* Begin *
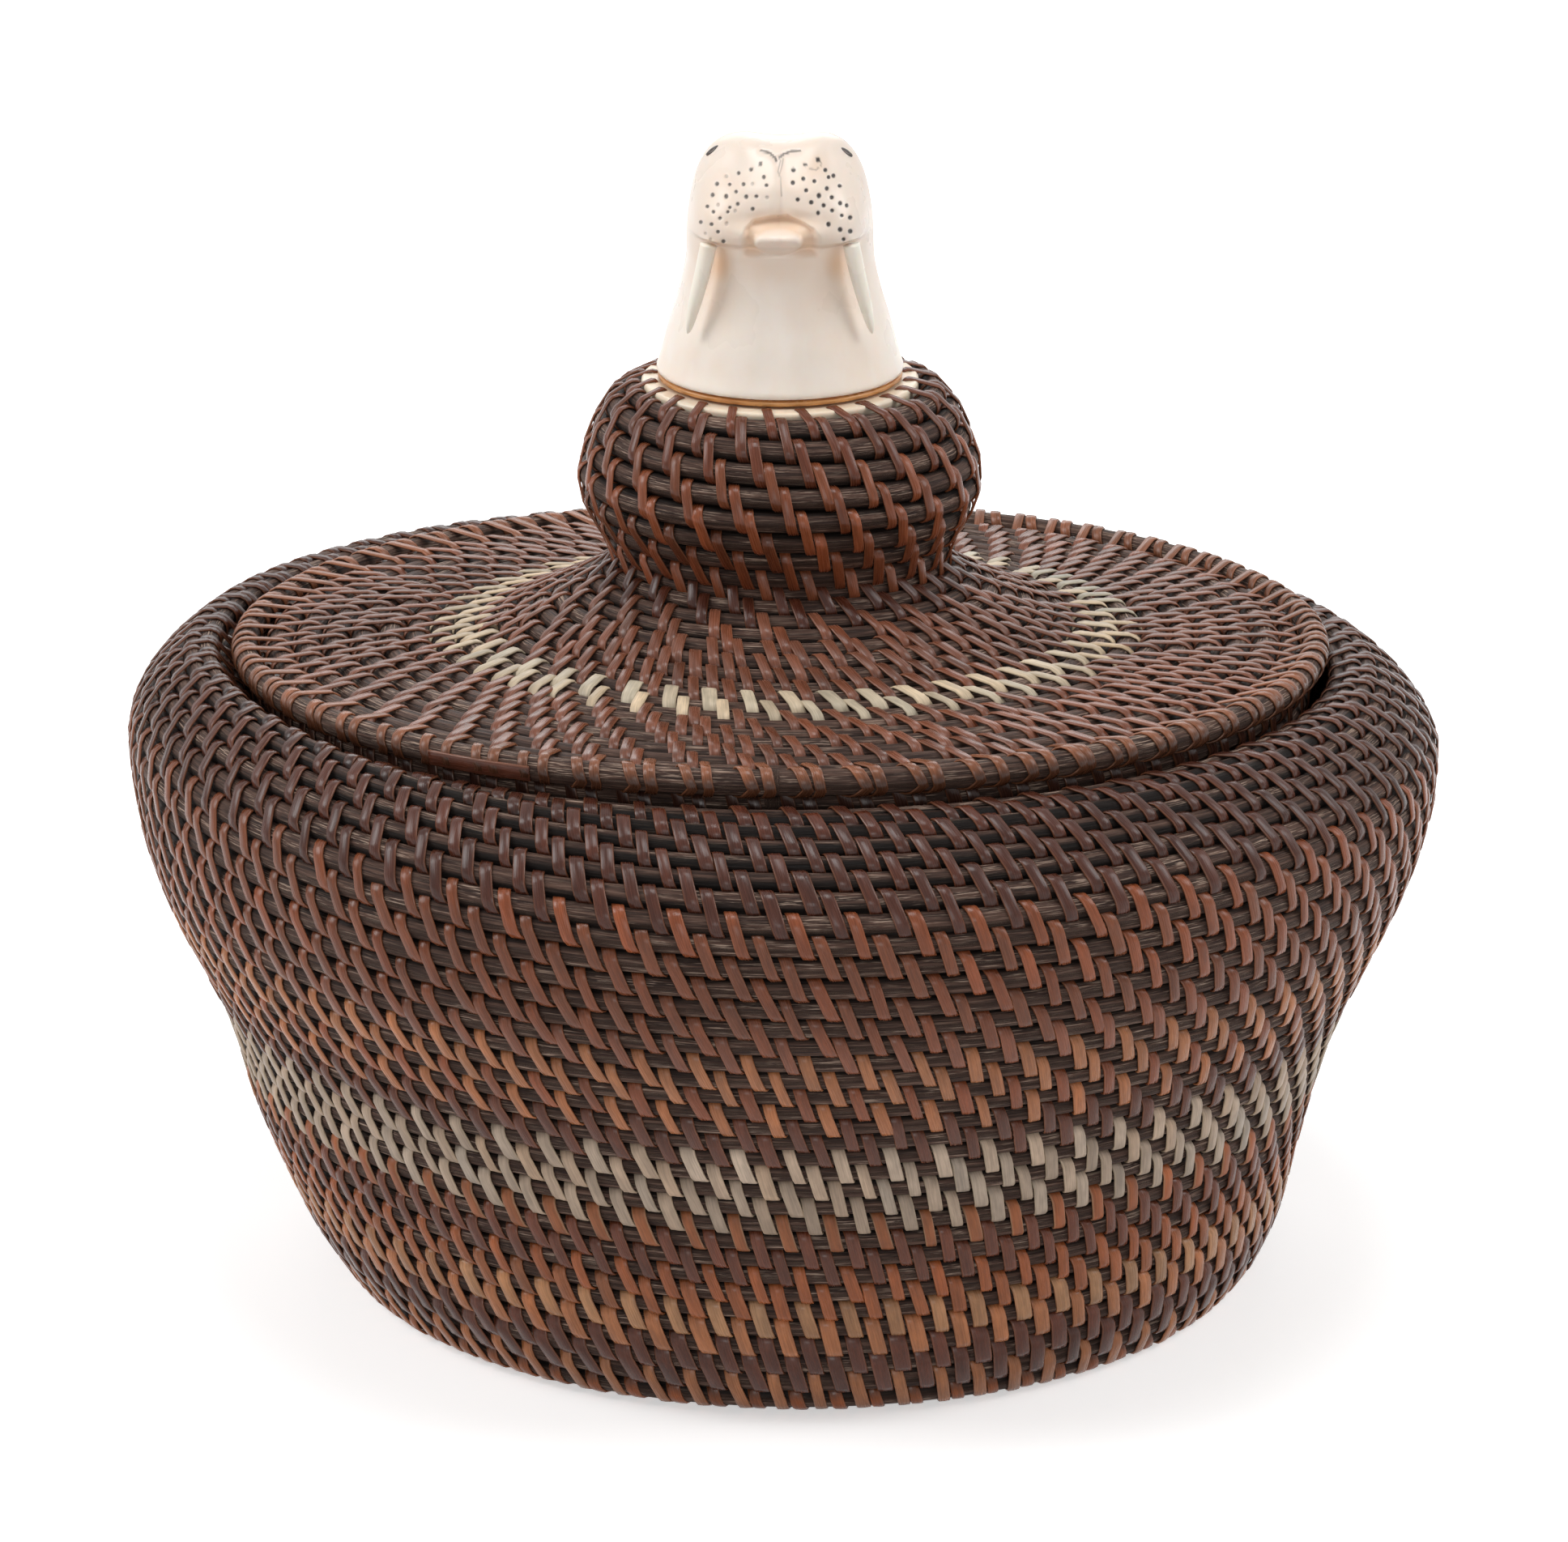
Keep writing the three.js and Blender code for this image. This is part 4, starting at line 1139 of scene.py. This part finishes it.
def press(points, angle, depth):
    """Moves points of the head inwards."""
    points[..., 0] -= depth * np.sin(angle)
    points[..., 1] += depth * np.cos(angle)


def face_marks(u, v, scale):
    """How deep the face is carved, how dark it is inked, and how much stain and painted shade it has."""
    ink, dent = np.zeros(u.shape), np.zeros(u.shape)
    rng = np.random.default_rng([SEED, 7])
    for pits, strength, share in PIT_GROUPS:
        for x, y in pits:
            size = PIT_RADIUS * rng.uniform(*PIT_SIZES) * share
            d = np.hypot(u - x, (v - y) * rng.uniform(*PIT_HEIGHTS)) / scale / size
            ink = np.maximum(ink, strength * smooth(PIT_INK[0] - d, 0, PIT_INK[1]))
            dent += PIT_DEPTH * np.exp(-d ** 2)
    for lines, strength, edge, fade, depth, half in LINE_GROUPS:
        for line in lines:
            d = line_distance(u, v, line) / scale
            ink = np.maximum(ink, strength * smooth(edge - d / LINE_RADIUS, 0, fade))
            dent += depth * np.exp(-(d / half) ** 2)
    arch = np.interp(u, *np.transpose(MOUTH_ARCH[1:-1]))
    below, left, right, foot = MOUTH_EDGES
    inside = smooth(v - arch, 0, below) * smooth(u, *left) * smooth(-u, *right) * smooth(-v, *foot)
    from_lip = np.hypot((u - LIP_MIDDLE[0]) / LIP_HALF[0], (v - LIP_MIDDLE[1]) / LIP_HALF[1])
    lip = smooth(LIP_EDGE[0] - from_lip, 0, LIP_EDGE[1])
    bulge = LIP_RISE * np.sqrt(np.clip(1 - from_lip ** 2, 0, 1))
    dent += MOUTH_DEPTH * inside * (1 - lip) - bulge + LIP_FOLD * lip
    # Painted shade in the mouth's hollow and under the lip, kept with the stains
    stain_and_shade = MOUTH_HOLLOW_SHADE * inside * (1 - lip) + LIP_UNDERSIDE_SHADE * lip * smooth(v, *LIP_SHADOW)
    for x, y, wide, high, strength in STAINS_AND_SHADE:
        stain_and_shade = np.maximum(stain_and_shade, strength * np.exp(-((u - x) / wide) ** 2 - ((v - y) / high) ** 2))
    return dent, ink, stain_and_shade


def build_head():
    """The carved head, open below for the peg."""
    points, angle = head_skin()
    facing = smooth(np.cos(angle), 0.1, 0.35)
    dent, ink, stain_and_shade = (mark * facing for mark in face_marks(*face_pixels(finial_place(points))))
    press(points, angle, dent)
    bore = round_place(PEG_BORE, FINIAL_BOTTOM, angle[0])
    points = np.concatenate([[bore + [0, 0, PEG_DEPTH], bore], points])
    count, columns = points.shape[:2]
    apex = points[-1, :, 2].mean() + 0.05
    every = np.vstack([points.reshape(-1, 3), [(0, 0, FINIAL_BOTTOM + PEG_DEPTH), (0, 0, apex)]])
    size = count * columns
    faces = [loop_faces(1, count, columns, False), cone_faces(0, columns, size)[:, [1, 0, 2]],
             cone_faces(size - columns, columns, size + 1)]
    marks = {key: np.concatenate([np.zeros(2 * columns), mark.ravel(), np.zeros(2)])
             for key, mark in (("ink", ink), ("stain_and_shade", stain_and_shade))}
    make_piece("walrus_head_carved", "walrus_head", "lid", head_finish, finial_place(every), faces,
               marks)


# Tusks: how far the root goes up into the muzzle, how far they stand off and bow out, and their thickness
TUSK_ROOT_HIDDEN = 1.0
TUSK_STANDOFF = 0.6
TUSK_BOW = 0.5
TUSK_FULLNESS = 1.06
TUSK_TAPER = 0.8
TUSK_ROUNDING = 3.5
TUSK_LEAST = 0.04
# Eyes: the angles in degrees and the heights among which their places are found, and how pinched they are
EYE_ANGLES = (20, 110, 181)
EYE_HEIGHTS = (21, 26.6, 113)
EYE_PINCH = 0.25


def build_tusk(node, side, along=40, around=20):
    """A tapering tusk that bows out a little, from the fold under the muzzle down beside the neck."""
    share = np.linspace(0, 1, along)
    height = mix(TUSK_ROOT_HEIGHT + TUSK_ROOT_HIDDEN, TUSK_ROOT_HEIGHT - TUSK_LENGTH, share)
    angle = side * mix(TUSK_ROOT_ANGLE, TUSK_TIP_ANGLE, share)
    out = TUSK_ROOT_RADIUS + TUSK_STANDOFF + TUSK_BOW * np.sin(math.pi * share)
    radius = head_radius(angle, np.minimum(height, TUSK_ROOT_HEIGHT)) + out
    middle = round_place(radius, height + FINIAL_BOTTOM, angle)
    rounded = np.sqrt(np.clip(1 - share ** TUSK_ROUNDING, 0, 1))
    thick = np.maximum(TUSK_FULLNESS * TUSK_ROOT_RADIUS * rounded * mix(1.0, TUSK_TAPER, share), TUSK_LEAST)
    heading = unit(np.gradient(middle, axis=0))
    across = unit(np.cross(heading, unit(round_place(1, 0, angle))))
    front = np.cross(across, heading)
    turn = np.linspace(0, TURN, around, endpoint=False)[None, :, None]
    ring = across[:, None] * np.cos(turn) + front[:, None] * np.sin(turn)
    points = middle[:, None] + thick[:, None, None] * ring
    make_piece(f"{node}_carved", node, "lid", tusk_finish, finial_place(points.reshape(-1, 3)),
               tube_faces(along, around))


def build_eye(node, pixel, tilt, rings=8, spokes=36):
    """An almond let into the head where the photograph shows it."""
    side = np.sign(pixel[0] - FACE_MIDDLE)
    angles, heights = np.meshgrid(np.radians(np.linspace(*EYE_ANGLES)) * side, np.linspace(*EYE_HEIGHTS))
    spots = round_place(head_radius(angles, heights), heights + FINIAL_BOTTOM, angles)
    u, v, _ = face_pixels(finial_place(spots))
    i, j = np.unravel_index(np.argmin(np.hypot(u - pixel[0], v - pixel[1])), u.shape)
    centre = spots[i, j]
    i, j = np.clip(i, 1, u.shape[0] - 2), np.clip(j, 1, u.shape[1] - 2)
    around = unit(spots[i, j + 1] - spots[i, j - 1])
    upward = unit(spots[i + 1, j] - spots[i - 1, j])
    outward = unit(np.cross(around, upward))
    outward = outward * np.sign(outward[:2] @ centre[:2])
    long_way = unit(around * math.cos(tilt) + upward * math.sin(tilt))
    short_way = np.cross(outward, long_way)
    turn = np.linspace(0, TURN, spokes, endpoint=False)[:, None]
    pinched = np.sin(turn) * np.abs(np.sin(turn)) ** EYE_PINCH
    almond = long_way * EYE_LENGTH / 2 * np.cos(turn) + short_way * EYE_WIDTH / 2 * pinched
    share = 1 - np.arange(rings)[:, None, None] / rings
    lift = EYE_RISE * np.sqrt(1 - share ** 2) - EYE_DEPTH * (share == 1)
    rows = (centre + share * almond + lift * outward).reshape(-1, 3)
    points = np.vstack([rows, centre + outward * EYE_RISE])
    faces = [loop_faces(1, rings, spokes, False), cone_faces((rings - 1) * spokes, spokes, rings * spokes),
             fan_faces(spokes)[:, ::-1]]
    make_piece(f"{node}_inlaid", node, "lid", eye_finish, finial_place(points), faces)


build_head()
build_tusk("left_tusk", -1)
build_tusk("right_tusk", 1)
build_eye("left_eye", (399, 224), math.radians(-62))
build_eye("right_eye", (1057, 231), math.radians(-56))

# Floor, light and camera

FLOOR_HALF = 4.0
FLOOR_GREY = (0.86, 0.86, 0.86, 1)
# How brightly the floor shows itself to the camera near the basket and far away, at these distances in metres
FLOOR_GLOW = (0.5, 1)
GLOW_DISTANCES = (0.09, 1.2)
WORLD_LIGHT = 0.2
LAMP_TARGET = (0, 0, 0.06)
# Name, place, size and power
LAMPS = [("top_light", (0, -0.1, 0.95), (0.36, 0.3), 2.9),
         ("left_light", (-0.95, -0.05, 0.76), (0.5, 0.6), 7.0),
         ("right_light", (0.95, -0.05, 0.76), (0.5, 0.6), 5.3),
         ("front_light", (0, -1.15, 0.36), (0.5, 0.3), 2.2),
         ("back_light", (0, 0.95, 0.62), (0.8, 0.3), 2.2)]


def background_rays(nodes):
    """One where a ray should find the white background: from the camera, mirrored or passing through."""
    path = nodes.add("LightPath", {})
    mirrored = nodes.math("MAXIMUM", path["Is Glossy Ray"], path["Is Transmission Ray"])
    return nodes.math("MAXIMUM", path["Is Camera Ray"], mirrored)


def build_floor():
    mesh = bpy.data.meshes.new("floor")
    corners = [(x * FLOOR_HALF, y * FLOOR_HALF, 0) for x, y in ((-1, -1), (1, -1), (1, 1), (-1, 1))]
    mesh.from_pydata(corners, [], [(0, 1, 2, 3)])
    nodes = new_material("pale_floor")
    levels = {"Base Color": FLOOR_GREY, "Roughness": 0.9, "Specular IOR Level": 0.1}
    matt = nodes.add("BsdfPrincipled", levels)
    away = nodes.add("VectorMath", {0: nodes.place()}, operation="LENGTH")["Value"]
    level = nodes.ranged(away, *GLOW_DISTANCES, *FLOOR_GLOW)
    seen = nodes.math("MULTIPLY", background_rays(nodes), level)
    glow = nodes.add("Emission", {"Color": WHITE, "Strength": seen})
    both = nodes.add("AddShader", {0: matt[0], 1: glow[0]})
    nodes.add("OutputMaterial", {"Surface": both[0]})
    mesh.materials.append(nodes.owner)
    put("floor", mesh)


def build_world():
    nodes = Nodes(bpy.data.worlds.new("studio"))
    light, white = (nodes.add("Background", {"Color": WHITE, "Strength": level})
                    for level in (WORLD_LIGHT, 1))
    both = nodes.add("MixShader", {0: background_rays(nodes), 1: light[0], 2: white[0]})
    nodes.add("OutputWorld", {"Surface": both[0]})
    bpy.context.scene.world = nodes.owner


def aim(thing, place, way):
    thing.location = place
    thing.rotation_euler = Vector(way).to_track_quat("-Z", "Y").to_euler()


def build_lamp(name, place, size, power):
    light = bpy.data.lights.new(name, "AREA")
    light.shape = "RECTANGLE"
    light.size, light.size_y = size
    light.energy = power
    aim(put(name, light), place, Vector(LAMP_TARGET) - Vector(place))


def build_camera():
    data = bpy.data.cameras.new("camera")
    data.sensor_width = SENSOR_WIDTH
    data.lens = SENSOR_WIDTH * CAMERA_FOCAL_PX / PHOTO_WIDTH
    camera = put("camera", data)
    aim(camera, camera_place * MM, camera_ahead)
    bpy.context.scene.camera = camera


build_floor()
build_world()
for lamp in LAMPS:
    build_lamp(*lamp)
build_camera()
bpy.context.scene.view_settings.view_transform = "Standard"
* End *
_Your objective_
Return exactly the opening lines of the listing above, ending with the line that has "return dent, ink, stain".

_Output of the task_
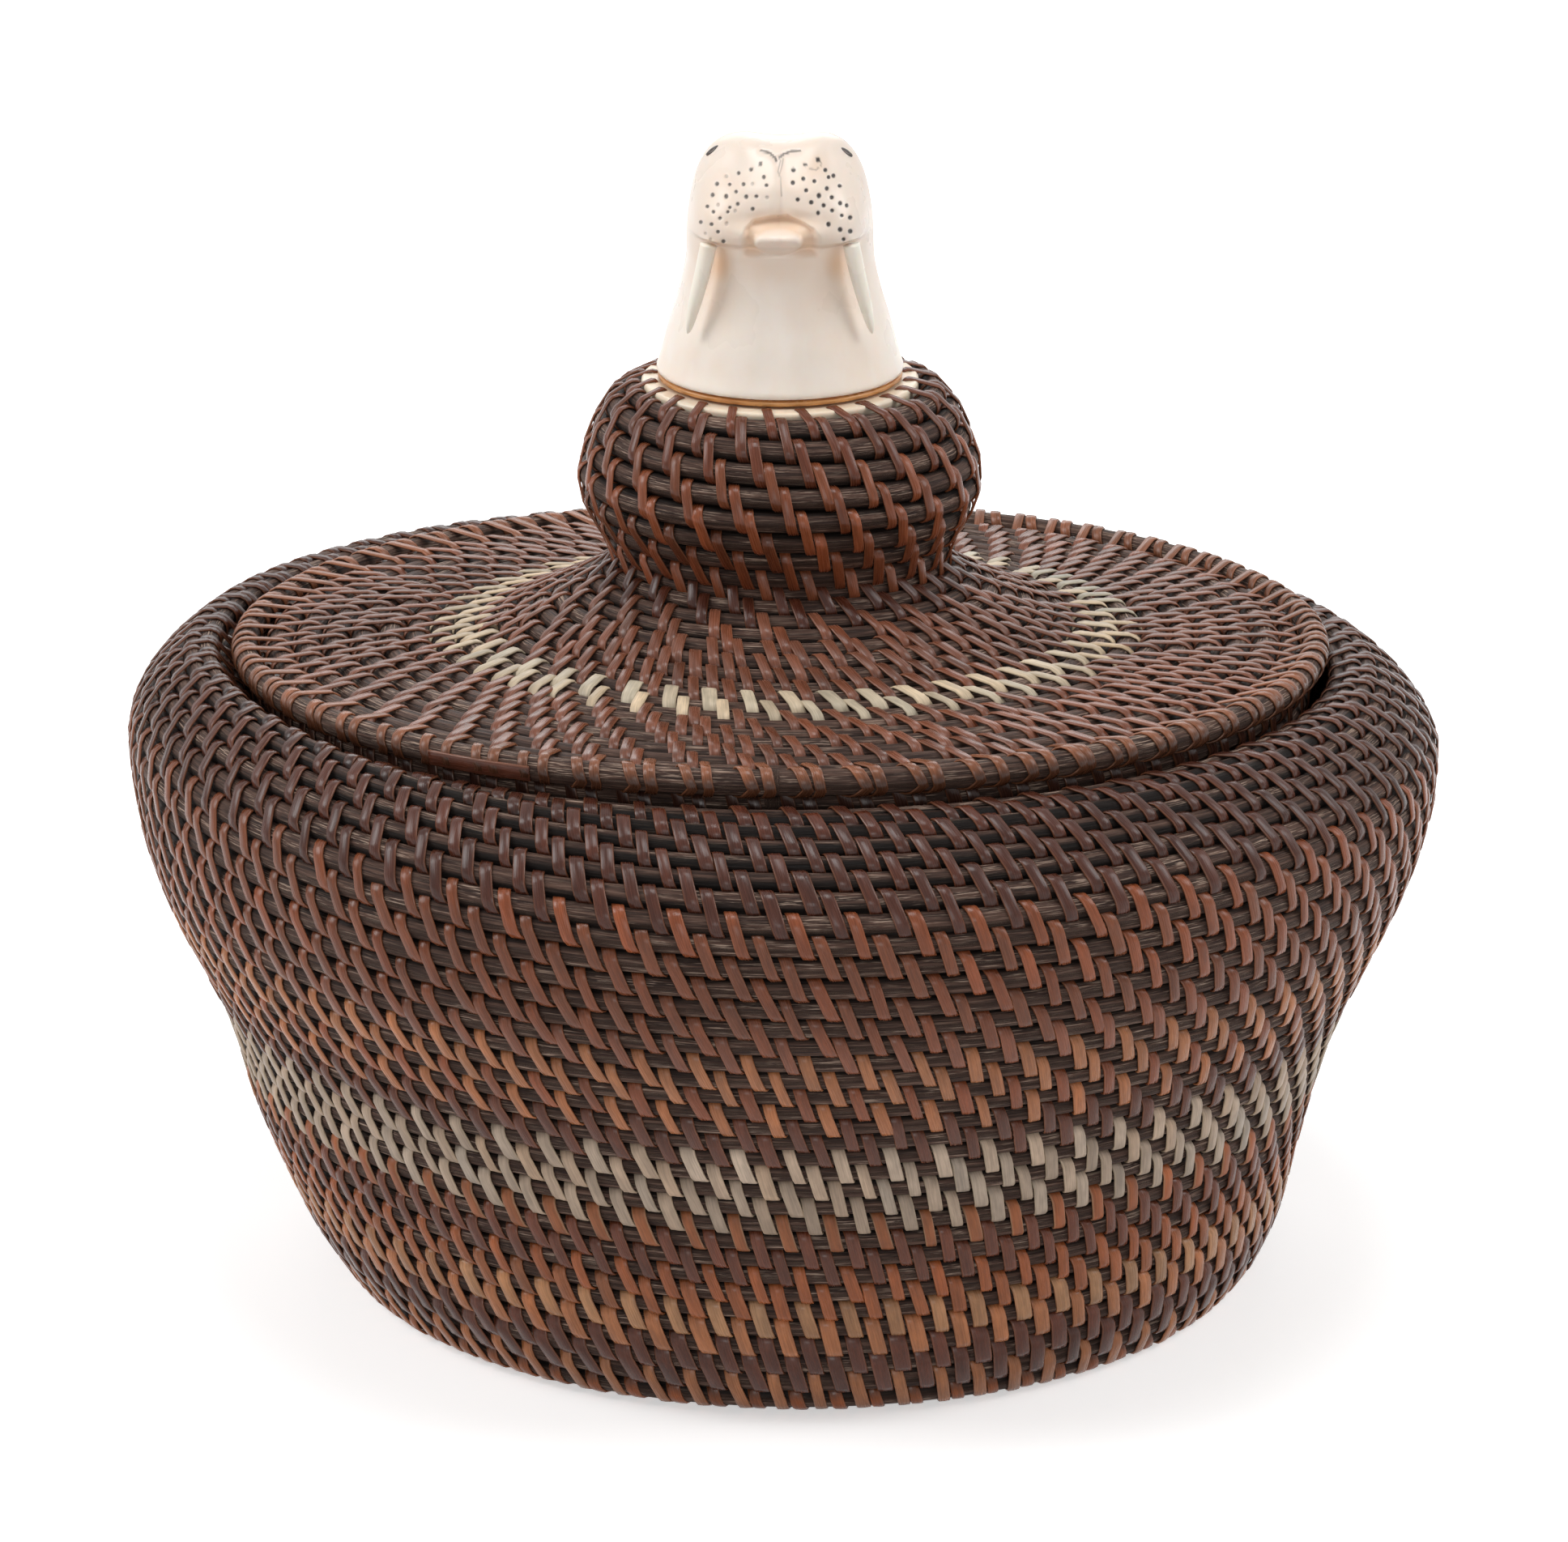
Keep writing the three.js and Blender code for this image. This is part 4, starting at line 1139 of scene.py. This part finishes it.
def press(points, angle, depth):
    """Moves points of the head inwards."""
    points[..., 0] -= depth * np.sin(angle)
    points[..., 1] += depth * np.cos(angle)


def face_marks(u, v, scale):
    """How deep the face is carved, how dark it is inked, and how much stain and painted shade it has."""
    ink, dent = np.zeros(u.shape), np.zeros(u.shape)
    rng = np.random.default_rng([SEED, 7])
    for pits, strength, share in PIT_GROUPS:
        for x, y in pits:
            size = PIT_RADIUS * rng.uniform(*PIT_SIZES) * share
            d = np.hypot(u - x, (v - y) * rng.uniform(*PIT_HEIGHTS)) / scale / size
            ink = np.maximum(ink, strength * smooth(PIT_INK[0] - d, 0, PIT_INK[1]))
            dent += PIT_DEPTH * np.exp(-d ** 2)
    for lines, strength, edge, fade, depth, half in LINE_GROUPS:
        for line in lines:
            d = line_distance(u, v, line) / scale
            ink = np.maximum(ink, strength * smooth(edge - d / LINE_RADIUS, 0, fade))
            dent += depth * np.exp(-(d / half) ** 2)
    arch = np.interp(u, *np.transpose(MOUTH_ARCH[1:-1]))
    below, left, right, foot = MOUTH_EDGES
    inside = smooth(v - arch, 0, below) * smooth(u, *left) * smooth(-u, *right) * smooth(-v, *foot)
    from_lip = np.hypot((u - LIP_MIDDLE[0]) / LIP_HALF[0], (v - LIP_MIDDLE[1]) / LIP_HALF[1])
    lip = smooth(LIP_EDGE[0] - from_lip, 0, LIP_EDGE[1])
    bulge = LIP_RISE * np.sqrt(np.clip(1 - from_lip ** 2, 0, 1))
    dent += MOUTH_DEPTH * inside * (1 - lip) - bulge + LIP_FOLD * lip
    # Painted shade in the mouth's hollow and under the lip, kept with the stains
    stain_and_shade = MOUTH_HOLLOW_SHADE * inside * (1 - lip) + LIP_UNDERSIDE_SHADE * lip * smooth(v, *LIP_SHADOW)
    for x, y, wide, high, strength in STAINS_AND_SHADE:
        stain_and_shade = np.maximum(stain_and_shade, strength * np.exp(-((u - x) / wide) ** 2 - ((v - y) / high) ** 2))
    return dent, ink, stain_and_shade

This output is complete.